Still giving the orders |
With the opening of the George W Bush library this week, there has been some re-examination of the Bush Presidency, which feels weird because there's been a pretty robust consensus that nobody would ever talk about him again, and he would be allowed to slink off into history the way the horror of a bad dream fades as the morning progresses. Even the odious former President has limited his public appearances, preferring instead to publish a book and learn to paint.

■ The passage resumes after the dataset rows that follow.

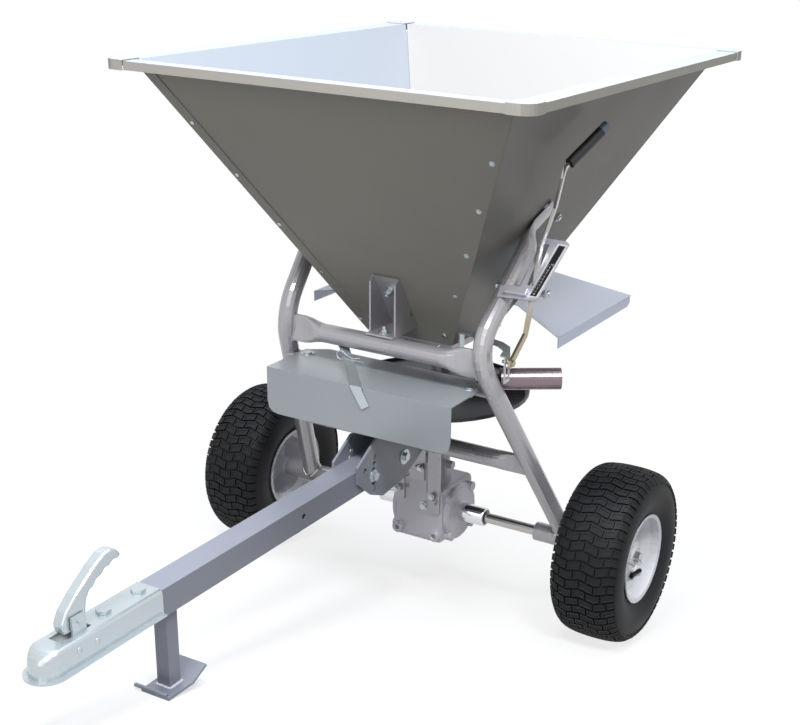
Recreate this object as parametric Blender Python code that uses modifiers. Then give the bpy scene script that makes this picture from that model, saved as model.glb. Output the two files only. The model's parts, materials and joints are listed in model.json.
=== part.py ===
"""Towed broadcast spreader with a 200 litre hopper, a ground-driven gearbox and a spinner disc.

The machine is drawn in its own level frame: X to the right, Y to the rear, Z up, the wheel axle
along X at Y = 0. The empty "chassis" then tips that frame forward, because the parked machine
stands on its two tyres and on the short leg under the drawbar.
"""

import math

import bmesh
import bpy
from mathutils import Matrix, Vector

GAP = 0.0003

# Wheels and axle
TYRE_RADIUS = 0.2032
TYRE_WIDTH = 0.163
TYRE_BEAD_RADIUS = 0.104
BEAD_SEAT_OUTER = 0.0652
BEAD_SEAT_INNER = 0.0520
TREAD_COURSES = 58
TREAD_DEPTH = 0.0049
TREAD_GROOVE_SHARE = 0.16
TREAD_SWING = 0.0045
TREAD_WAVE = 0.067
TRACK = 0.974
RIM_WALL = 0.003
AXLE_RADIUS = 0.0125
HUB_RADIUS = 0.020
HUB_LENGTH = 0.100
HOUSING_RADIUS = 0.0225
HUB_CLEARANCE = 0.002
HOUSING_LENGTH = 0.152
HOUSING_OUTER_END = TRACK / 2 - HUB_LENGTH / 2 - HUB_CLEARANCE
HOUSING_INNER_END = HOUSING_OUTER_END - HOUSING_LENGTH
FOOT_FROM_HOUSING_END = 0.072
BUSH_RADIUS = 0.0165
SLEEVE_RADIUS = 0.0185
SLEEVE_LENGTH = 0.060

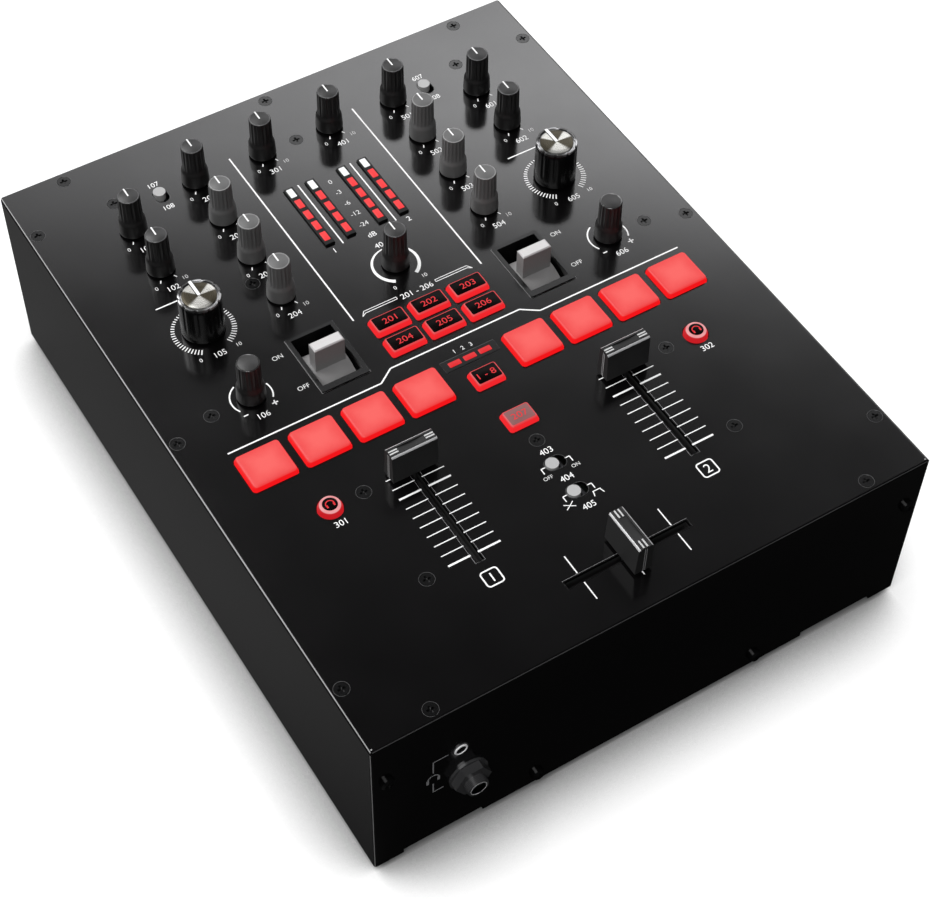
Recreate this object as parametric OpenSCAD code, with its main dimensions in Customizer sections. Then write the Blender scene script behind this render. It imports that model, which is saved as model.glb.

But in the course of revisiting the Bush White House, it becomes apparent that, in spite of the ultimate unmitigated disaster that was the Bush Presidency, there were a surprising number of issues, from AIDS to education to homelessness, even to health care where the Bush policies were well-meaning, compassionate and, most remarkably, effective. Now make no mistake - at the end of the day, GW Bush was an incurious, bumbling nitwit, utterly unqualified to be President of the United States, completely controlled and manipulated by government and party staff. And much of his National Security, Intelligence and Foreign policy was dictated by the Vice President's office, Cheney and his band of bloodthirsty armchair warriors.
Which leads me to wonder: Just how much of the horrors, madness and monumental failures of courage and vision of those years would have been avoided merely by the selection of a different running mate in 2000? How different might those years have been, and how many debacles - from torture to warrantless surveillance to indefinite detention to the invasion of Iraq - would never have happened at all, and what events and accomplishments might have stood in their place?
So often in the Bush era the actions of his Administration would engender the question "stupid or evil?" And sure enough, in the case of a presidency that resulted in such widespread disaster, there's room for both. But I can't help but believe that Bush mostly supplied the stupid, while the evil was largely contributed by Dick Cheney. It's hard to even fathom the depths of anger and inhumanity that the originally bookish politician Cheney turned to after 9/11. His lust for murder, torture and an odd, uncaring deployment of massive military force without any serious consideration of strategy, without any interest in post-combat planning, political or diplomatic management or any real advancement of American goals and interests is even more chilling in retrospect than it was at the time. He seemed only interested in inflicting maximum pain and suffering, destroying and killing without any thought to what would be accomplished. The most favorable interpretation of his random bloody-mindedness-as-policy is that he hoped to intimidate the world into kowtowing to some kind of Pax Americana. The less charitable, but more realistic assumption is that, at some point, he became a rapacious homicidal maniac in control of the most powerful military on the planet.
The costs were immense, and are still being counted. And not just the costs in blood and treasure. America used to hold a kind of moral high-ground, a place from which we could at least challenge those who would use undemocratic and extra-constitutional practices like torture, detention without due process and unlimited government surveillance in the court of world opinion. Now, of course, any brutal dictator, from Putin to Assad can invoke the generalized concept of "terrorism" to justify any act, no matter how horrific, and, if challenged, can point to that icon of human rights, the United States, as the model for their behavior.
So as we watch the attempt to rehabilitate the legacy of President GW Bush, two things should be uppermost in our minds. First, he was a disaster of the first order as President, an incurious and bull-headed ideologue uninterested in any knowledge beyond his own preconceptions, but he was ultimately probably not as bad as the actual legacy he leaves behind. A great deal of the real horror of the Bush years stains the hands of his Vice President.